# [Records supplied]

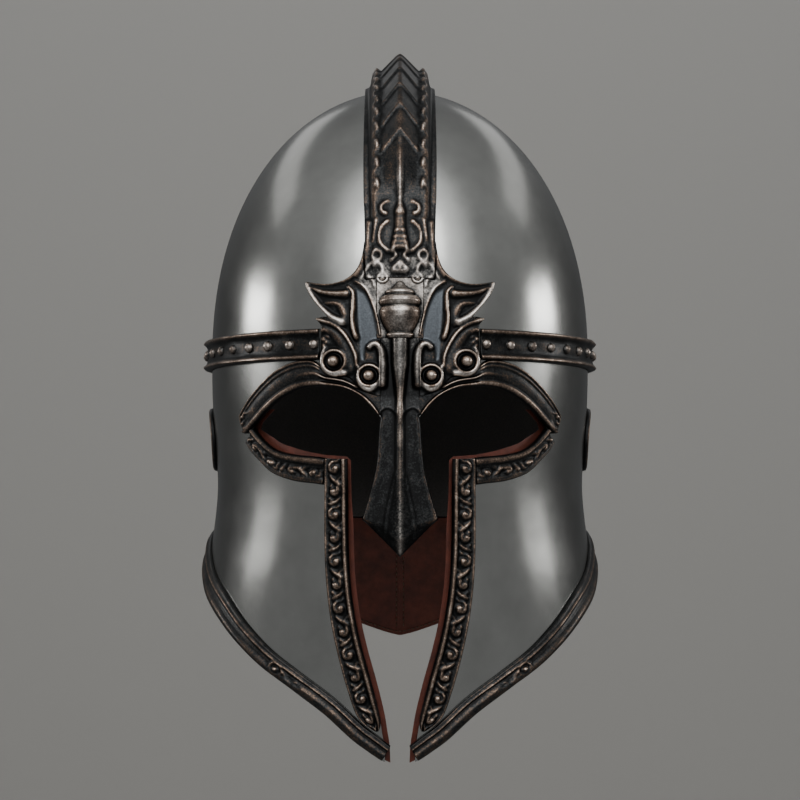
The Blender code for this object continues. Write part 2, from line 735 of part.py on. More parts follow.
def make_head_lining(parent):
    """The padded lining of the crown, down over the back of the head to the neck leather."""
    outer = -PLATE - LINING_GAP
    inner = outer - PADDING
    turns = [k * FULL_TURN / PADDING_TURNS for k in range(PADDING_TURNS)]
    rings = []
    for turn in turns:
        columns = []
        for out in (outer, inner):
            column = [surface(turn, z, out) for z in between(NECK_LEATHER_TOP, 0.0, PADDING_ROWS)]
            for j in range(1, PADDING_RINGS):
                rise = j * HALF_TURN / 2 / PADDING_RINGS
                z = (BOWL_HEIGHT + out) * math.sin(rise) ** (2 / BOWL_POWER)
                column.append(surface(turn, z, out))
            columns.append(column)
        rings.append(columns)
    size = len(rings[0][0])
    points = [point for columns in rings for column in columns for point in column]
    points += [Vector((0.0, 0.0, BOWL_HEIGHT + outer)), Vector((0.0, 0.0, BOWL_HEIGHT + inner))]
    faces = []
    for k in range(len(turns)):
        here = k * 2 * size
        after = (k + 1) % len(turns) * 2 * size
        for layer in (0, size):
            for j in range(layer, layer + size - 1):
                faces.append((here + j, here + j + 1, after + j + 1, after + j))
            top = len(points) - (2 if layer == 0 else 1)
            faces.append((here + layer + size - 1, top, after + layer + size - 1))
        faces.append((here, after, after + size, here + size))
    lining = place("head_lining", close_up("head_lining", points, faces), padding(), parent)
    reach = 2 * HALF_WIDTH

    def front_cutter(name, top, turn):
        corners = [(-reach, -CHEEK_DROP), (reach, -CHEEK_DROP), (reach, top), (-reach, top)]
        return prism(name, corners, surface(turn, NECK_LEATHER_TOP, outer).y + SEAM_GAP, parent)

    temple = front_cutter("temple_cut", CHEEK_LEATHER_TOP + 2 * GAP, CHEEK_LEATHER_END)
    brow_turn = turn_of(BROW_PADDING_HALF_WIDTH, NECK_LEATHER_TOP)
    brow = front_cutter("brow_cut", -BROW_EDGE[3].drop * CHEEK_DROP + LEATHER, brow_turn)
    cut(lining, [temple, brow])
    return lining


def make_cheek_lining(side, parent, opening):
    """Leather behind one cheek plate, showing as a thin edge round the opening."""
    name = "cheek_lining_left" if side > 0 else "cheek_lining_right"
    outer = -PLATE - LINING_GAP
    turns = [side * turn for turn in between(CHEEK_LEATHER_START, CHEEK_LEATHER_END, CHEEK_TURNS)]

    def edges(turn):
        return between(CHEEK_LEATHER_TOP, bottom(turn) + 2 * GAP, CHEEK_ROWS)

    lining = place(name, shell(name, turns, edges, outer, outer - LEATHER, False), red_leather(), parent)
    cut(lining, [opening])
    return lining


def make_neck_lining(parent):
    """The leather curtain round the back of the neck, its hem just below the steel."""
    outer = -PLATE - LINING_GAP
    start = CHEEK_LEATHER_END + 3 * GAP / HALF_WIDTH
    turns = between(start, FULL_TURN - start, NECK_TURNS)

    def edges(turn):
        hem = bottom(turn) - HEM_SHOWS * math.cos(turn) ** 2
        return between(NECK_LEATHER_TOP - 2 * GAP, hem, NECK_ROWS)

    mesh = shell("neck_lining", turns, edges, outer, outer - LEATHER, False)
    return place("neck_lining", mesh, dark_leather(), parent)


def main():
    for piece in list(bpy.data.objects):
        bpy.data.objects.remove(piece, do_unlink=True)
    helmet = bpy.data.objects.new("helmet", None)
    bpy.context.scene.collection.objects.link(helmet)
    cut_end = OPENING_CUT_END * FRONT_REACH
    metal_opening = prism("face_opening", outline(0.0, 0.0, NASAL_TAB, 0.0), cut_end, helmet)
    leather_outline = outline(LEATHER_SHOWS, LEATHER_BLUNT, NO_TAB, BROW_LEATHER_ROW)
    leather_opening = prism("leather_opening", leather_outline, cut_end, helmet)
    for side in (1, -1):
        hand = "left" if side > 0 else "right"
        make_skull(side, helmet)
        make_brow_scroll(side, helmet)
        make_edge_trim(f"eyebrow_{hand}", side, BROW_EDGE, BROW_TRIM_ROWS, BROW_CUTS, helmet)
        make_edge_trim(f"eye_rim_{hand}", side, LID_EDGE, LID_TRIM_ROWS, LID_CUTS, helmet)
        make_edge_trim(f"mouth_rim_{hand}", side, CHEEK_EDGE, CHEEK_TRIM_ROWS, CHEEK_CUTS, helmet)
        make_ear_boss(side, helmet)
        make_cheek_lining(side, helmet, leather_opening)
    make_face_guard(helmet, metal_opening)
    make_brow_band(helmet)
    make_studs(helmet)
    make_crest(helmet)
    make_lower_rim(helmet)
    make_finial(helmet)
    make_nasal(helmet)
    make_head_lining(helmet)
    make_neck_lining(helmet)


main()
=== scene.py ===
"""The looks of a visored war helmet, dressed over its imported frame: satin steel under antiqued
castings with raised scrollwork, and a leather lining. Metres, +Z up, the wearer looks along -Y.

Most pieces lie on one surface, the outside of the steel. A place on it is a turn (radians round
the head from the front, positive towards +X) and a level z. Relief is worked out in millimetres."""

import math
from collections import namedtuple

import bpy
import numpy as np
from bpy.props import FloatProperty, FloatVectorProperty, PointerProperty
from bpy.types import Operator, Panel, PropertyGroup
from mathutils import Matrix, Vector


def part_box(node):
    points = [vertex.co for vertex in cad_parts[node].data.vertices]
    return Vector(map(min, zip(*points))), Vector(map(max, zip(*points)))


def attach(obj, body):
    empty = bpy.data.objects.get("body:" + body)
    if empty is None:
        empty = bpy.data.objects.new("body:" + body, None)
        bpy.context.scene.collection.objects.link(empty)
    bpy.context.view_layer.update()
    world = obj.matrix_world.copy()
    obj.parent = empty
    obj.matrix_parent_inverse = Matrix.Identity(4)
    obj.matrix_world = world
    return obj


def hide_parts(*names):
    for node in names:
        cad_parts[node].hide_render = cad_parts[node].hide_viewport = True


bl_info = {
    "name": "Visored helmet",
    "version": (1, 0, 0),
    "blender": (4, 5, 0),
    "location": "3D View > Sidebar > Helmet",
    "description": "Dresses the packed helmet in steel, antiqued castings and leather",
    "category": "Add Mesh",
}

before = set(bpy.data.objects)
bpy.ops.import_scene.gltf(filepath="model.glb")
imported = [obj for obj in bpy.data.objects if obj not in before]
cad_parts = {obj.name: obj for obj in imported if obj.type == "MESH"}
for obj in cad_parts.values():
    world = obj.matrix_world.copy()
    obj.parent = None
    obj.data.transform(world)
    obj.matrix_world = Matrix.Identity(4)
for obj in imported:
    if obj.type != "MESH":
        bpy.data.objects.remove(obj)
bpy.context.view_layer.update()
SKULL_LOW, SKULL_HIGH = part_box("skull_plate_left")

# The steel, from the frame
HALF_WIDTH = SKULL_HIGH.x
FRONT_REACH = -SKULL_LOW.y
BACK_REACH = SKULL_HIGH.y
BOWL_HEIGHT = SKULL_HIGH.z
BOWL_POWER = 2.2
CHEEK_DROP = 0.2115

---

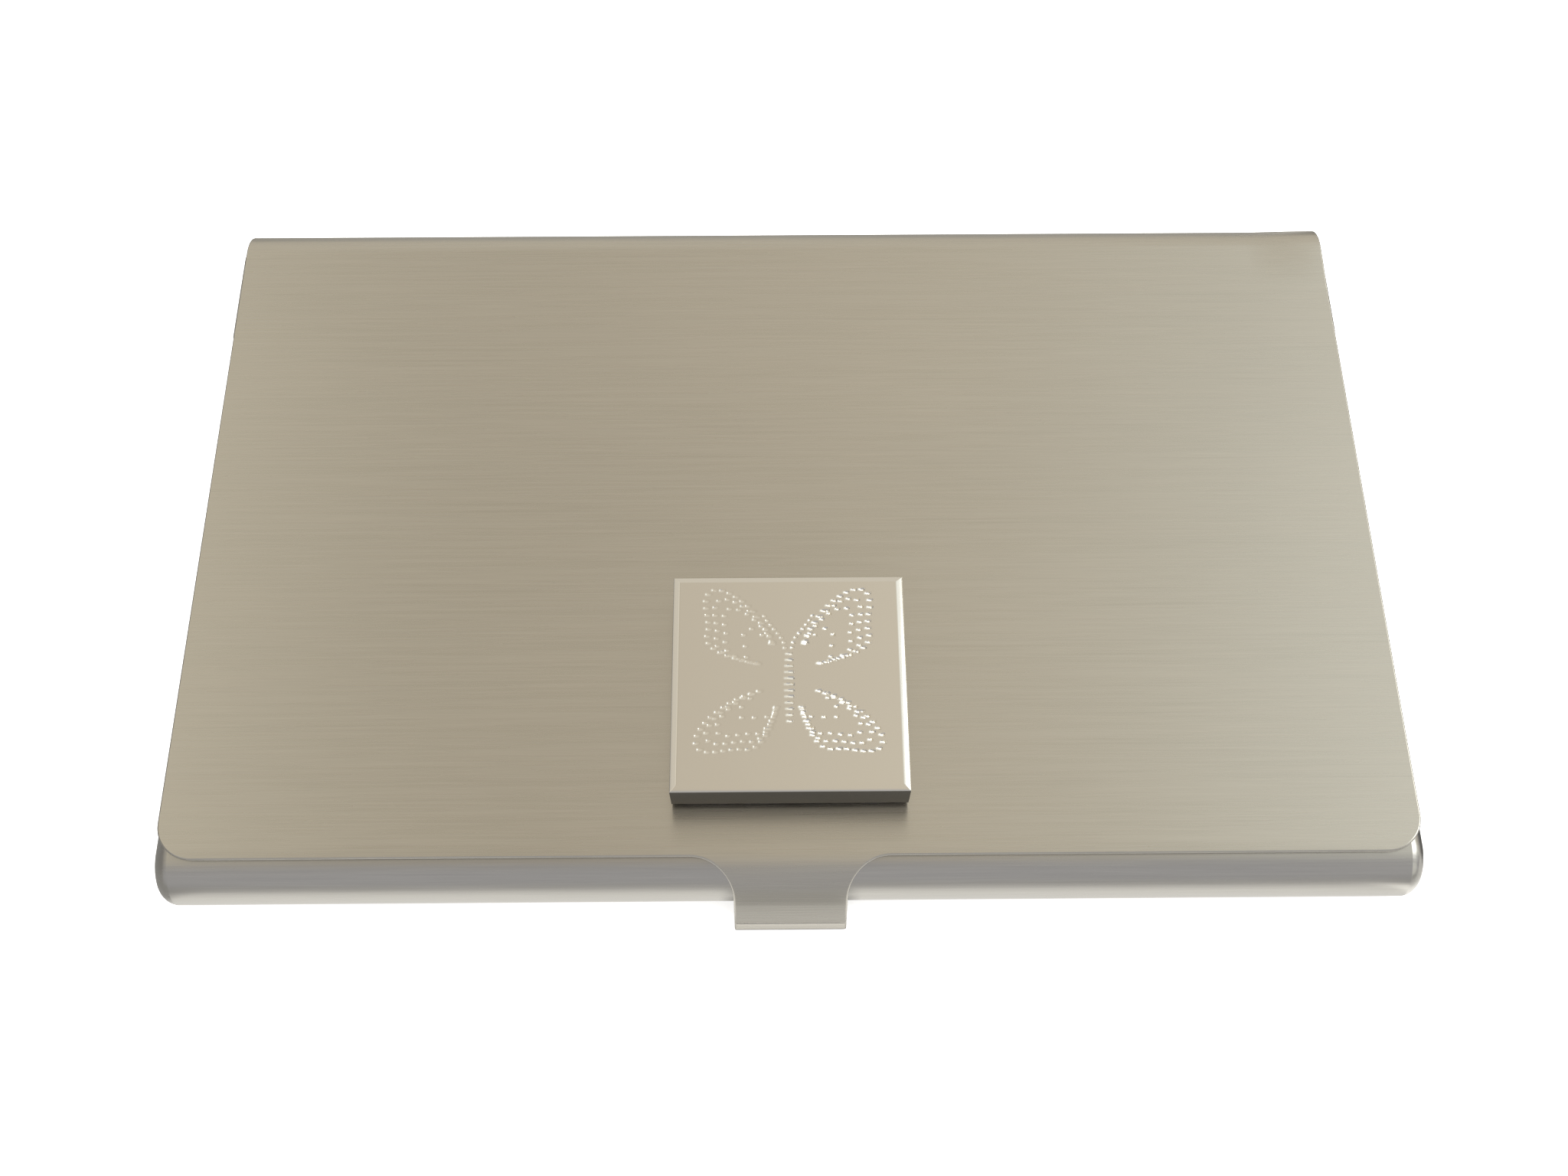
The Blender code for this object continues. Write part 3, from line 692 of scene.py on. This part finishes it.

* * *

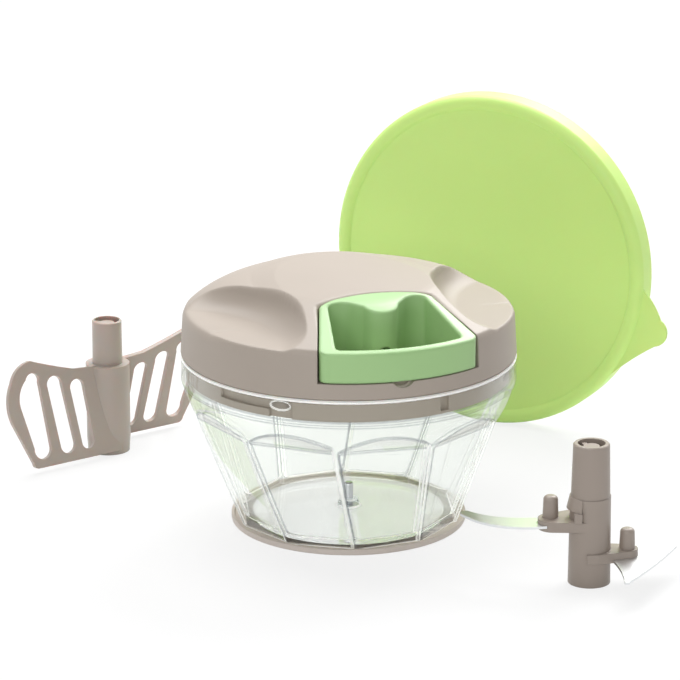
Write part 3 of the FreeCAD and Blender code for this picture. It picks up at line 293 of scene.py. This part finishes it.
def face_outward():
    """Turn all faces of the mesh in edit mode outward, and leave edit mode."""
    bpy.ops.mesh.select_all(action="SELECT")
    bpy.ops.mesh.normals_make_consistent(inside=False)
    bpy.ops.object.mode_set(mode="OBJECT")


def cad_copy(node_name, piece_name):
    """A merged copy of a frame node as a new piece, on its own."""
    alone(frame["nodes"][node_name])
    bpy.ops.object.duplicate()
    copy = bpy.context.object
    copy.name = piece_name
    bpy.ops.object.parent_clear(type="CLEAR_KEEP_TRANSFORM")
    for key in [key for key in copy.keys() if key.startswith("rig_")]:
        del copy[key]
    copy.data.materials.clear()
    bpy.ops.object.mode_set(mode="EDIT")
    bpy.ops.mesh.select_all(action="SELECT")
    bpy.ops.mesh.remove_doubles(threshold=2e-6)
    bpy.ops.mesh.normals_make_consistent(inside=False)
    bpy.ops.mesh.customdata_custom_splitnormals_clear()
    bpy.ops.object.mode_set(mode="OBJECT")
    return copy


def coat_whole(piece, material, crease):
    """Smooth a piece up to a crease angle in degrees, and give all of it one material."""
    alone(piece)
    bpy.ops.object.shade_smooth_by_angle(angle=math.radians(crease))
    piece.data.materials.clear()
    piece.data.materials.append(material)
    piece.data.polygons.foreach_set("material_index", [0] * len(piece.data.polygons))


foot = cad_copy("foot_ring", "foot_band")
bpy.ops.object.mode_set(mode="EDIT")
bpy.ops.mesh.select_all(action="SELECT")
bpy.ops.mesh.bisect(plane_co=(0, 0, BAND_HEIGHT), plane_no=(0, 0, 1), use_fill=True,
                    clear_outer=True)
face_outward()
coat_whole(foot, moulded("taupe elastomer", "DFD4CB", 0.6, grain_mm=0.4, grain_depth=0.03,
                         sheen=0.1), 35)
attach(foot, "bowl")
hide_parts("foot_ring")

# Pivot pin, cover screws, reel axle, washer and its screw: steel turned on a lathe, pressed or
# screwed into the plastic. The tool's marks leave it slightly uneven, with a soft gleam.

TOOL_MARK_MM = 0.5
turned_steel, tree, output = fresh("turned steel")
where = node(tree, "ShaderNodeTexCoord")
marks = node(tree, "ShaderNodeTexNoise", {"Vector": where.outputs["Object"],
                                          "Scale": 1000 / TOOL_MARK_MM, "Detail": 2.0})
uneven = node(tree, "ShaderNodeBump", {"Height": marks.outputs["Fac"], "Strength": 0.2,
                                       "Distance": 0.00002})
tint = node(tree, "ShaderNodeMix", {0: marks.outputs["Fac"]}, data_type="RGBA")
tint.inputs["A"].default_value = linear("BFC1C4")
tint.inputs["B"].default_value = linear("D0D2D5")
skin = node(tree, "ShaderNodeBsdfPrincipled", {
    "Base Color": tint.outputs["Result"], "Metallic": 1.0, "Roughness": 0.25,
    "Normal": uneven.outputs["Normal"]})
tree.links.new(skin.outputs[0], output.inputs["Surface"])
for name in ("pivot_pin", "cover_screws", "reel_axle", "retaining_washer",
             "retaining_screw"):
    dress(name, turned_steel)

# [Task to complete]
Copy verbatim the line that contains "The Blender code for this object continues. Write part 2, from", the line that contains "reach = 2 * HALF_WIDTH", and all lines between them.

# [Final result]
The Blender code for this object continues. Write part 2, from line 735 of part.py on. More parts follow.
def make_head_lining(parent):
    """The padded lining of the crown, down over the back of the head to the neck leather."""
    outer = -PLATE - LINING_GAP
    inner = outer - PADDING
    turns = [k * FULL_TURN / PADDING_TURNS for k in range(PADDING_TURNS)]
    rings = []
    for turn in turns:
        columns = []
        for out in (outer, inner):
            column = [surface(turn, z, out) for z in between(NECK_LEATHER_TOP, 0.0, PADDING_ROWS)]
            for j in range(1, PADDING_RINGS):
                rise = j * HALF_TURN / 2 / PADDING_RINGS
                z = (BOWL_HEIGHT + out) * math.sin(rise) ** (2 / BOWL_POWER)
                column.append(surface(turn, z, out))
            columns.append(column)
        rings.append(columns)
    size = len(rings[0][0])
    points = [point for columns in rings for column in columns for point in column]
    points += [Vector((0.0, 0.0, BOWL_HEIGHT + outer)), Vector((0.0, 0.0, BOWL_HEIGHT + inner))]
    faces = []
    for k in range(len(turns)):
        here = k * 2 * size
        after = (k + 1) % len(turns) * 2 * size
        for layer in (0, size):
            for j in range(layer, layer + size - 1):
                faces.append((here + j, here + j + 1, after + j + 1, after + j))
            top = len(points) - (2 if layer == 0 else 1)
            faces.append((here + layer + size - 1, top, after + layer + size - 1))
        faces.append((here, after, after + size, here + size))
    lining = place("head_lining", close_up("head_lining", points, faces), padding(), parent)
    reach = 2 * HALF_WIDTH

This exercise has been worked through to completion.